■ Dataset entries ■

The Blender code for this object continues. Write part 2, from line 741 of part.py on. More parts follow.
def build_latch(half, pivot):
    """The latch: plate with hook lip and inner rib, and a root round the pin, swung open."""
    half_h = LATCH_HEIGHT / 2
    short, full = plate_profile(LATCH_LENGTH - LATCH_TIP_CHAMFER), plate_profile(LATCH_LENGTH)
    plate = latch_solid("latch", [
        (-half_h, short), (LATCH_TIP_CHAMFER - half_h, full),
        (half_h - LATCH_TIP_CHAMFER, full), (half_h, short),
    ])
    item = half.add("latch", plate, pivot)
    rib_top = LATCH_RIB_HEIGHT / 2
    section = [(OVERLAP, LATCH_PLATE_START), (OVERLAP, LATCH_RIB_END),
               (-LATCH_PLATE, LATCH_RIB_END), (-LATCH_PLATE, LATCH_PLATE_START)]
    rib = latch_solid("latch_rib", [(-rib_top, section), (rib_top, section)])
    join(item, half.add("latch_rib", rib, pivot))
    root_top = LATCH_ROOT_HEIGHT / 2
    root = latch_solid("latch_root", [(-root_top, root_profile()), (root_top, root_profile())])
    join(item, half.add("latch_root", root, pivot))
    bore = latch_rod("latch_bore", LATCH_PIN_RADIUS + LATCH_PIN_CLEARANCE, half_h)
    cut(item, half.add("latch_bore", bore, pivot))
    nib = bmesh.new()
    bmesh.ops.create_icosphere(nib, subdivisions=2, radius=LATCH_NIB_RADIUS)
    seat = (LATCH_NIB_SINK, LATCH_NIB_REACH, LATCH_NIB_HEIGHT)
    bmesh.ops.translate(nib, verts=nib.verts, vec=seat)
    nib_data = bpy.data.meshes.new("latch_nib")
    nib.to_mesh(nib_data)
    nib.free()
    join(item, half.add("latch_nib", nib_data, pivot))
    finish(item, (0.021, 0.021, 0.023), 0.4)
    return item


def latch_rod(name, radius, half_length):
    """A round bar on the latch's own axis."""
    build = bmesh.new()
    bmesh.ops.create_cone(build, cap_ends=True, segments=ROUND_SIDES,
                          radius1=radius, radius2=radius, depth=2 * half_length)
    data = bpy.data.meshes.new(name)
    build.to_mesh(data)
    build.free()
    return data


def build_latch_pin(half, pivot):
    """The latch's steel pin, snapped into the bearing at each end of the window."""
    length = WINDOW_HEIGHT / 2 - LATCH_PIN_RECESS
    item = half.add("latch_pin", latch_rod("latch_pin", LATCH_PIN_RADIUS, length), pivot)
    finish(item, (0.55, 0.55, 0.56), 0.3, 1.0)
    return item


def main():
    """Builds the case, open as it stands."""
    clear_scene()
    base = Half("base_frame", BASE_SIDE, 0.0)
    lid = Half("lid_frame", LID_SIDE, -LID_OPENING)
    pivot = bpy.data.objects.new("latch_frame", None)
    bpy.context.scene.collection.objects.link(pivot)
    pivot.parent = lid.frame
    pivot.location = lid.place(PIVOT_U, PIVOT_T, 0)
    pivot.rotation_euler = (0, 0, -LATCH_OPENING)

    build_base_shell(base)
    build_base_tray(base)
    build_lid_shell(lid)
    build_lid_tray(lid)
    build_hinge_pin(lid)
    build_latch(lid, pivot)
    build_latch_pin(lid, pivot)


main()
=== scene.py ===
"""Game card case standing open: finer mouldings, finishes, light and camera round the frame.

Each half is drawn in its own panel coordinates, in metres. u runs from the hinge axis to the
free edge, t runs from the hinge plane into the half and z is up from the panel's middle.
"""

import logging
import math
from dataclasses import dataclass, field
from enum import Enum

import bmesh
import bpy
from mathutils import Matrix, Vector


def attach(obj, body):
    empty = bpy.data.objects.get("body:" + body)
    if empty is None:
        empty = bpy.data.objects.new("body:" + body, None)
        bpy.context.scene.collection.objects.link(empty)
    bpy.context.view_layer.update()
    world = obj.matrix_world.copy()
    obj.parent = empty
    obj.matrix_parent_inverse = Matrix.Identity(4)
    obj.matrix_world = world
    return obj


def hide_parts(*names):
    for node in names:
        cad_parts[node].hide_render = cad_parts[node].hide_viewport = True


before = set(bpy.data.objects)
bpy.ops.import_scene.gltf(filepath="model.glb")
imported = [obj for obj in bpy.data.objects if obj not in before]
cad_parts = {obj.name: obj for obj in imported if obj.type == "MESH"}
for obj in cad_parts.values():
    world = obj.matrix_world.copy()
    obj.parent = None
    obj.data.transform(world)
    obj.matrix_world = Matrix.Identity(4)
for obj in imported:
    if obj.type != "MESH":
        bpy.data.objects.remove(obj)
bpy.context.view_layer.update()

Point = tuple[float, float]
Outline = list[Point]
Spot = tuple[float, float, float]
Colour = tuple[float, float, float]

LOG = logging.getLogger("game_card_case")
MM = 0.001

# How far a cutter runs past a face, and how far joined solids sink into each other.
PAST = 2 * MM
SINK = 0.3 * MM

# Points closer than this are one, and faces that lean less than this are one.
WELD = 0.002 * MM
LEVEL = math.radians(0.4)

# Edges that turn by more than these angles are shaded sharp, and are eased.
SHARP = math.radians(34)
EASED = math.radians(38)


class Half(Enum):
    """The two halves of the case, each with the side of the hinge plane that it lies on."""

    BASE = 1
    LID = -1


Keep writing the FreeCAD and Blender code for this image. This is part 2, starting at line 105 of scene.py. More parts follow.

■ Directive ■
Go through the listing and copy all of it exactly.

■ Written response ■
The Blender code for this object continues. Write part 2, from line 741 of part.py on. More parts follow.
def build_latch(half, pivot):
    """The latch: plate with hook lip and inner rib, and a root round the pin, swung open."""
    half_h = LATCH_HEIGHT / 2
    short, full = plate_profile(LATCH_LENGTH - LATCH_TIP_CHAMFER), plate_profile(LATCH_LENGTH)
    plate = latch_solid("latch", [
        (-half_h, short), (LATCH_TIP_CHAMFER - half_h, full),
        (half_h - LATCH_TIP_CHAMFER, full), (half_h, short),
    ])
    item = half.add("latch", plate, pivot)
    rib_top = LATCH_RIB_HEIGHT / 2
    section = [(OVERLAP, LATCH_PLATE_START), (OVERLAP, LATCH_RIB_END),
               (-LATCH_PLATE, LATCH_RIB_END), (-LATCH_PLATE, LATCH_PLATE_START)]
    rib = latch_solid("latch_rib", [(-rib_top, section), (rib_top, section)])
    join(item, half.add("latch_rib", rib, pivot))
    root_top = LATCH_ROOT_HEIGHT / 2
    root = latch_solid("latch_root", [(-root_top, root_profile()), (root_top, root_profile())])
    join(item, half.add("latch_root", root, pivot))
    bore = latch_rod("latch_bore", LATCH_PIN_RADIUS + LATCH_PIN_CLEARANCE, half_h)
    cut(item, half.add("latch_bore", bore, pivot))
    nib = bmesh.new()
    bmesh.ops.create_icosphere(nib, subdivisions=2, radius=LATCH_NIB_RADIUS)
    seat = (LATCH_NIB_SINK, LATCH_NIB_REACH, LATCH_NIB_HEIGHT)
    bmesh.ops.translate(nib, verts=nib.verts, vec=seat)
    nib_data = bpy.data.meshes.new("latch_nib")
    nib.to_mesh(nib_data)
    nib.free()
    join(item, half.add("latch_nib", nib_data, pivot))
    finish(item, (0.021, 0.021, 0.023), 0.4)
    return item


def latch_rod(name, radius, half_length):
    """A round bar on the latch's own axis."""
    build = bmesh.new()
    bmesh.ops.create_cone(build, cap_ends=True, segments=ROUND_SIDES,
                          radius1=radius, radius2=radius, depth=2 * half_length)
    data = bpy.data.meshes.new(name)
    build.to_mesh(data)
    build.free()
    return data


def build_latch_pin(half, pivot):
    """The latch's steel pin, snapped into the bearing at each end of the window."""
    length = WINDOW_HEIGHT / 2 - LATCH_PIN_RECESS
    item = half.add("latch_pin", latch_rod("latch_pin", LATCH_PIN_RADIUS, length), pivot)
    finish(item, (0.55, 0.55, 0.56), 0.3, 1.0)
    return item


def main():
    """Builds the case, open as it stands."""
    clear_scene()
    base = Half("base_frame", BASE_SIDE, 0.0)
    lid = Half("lid_frame", LID_SIDE, -LID_OPENING)
    pivot = bpy.data.objects.new("latch_frame", None)
    bpy.context.scene.collection.objects.link(pivot)
    pivot.parent = lid.frame
    pivot.location = lid.place(PIVOT_U, PIVOT_T, 0)
    pivot.rotation_euler = (0, 0, -LATCH_OPENING)

    build_base_shell(base)
    build_base_tray(base)
    build_lid_shell(lid)
    build_lid_tray(lid)
    build_hinge_pin(lid)
    build_latch(lid, pivot)
    build_latch_pin(lid, pivot)


main()
=== scene.py ===
"""Game card case standing open: finer mouldings, finishes, light and camera round the frame.

Each half is drawn in its own panel coordinates, in metres. u runs from the hinge axis to the
free edge, t runs from the hinge plane into the half and z is up from the panel's middle.
"""

import logging
import math
from dataclasses import dataclass, field
from enum import Enum

import bmesh
import bpy
from mathutils import Matrix, Vector


def attach(obj, body):
    empty = bpy.data.objects.get("body:" + body)
    if empty is None:
        empty = bpy.data.objects.new("body:" + body, None)
        bpy.context.scene.collection.objects.link(empty)
    bpy.context.view_layer.update()
    world = obj.matrix_world.copy()
    obj.parent = empty
    obj.matrix_parent_inverse = Matrix.Identity(4)
    obj.matrix_world = world
    return obj


def hide_parts(*names):
    for node in names:
        cad_parts[node].hide_render = cad_parts[node].hide_viewport = True


before = set(bpy.data.objects)
bpy.ops.import_scene.gltf(filepath="model.glb")
imported = [obj for obj in bpy.data.objects if obj not in before]
cad_parts = {obj.name: obj for obj in imported if obj.type == "MESH"}
for obj in cad_parts.values():
    world = obj.matrix_world.copy()
    obj.parent = None
    obj.data.transform(world)
    obj.matrix_world = Matrix.Identity(4)
for obj in imported:
    if obj.type != "MESH":
        bpy.data.objects.remove(obj)
bpy.context.view_layer.update()

Point = tuple[float, float]
Outline = list[Point]
Spot = tuple[float, float, float]
Colour = tuple[float, float, float]

LOG = logging.getLogger("game_card_case")
MM = 0.001

# How far a cutter runs past a face, and how far joined solids sink into each other.
PAST = 2 * MM
SINK = 0.3 * MM

# Points closer than this are one, and faces that lean less than this are one.
WELD = 0.002 * MM
LEVEL = math.radians(0.4)

# Edges that turn by more than these angles are shaded sharp, and are eased.
SHARP = math.radians(34)
EASED = math.radians(38)


class Half(Enum):
    """The two halves of the case, each with the side of the hinge plane that it lies on."""

    BASE = 1
    LID = -1


Keep writing the FreeCAD and Blender code for this image. This is part 2, starting at line 105 of scene.py. More parts follow.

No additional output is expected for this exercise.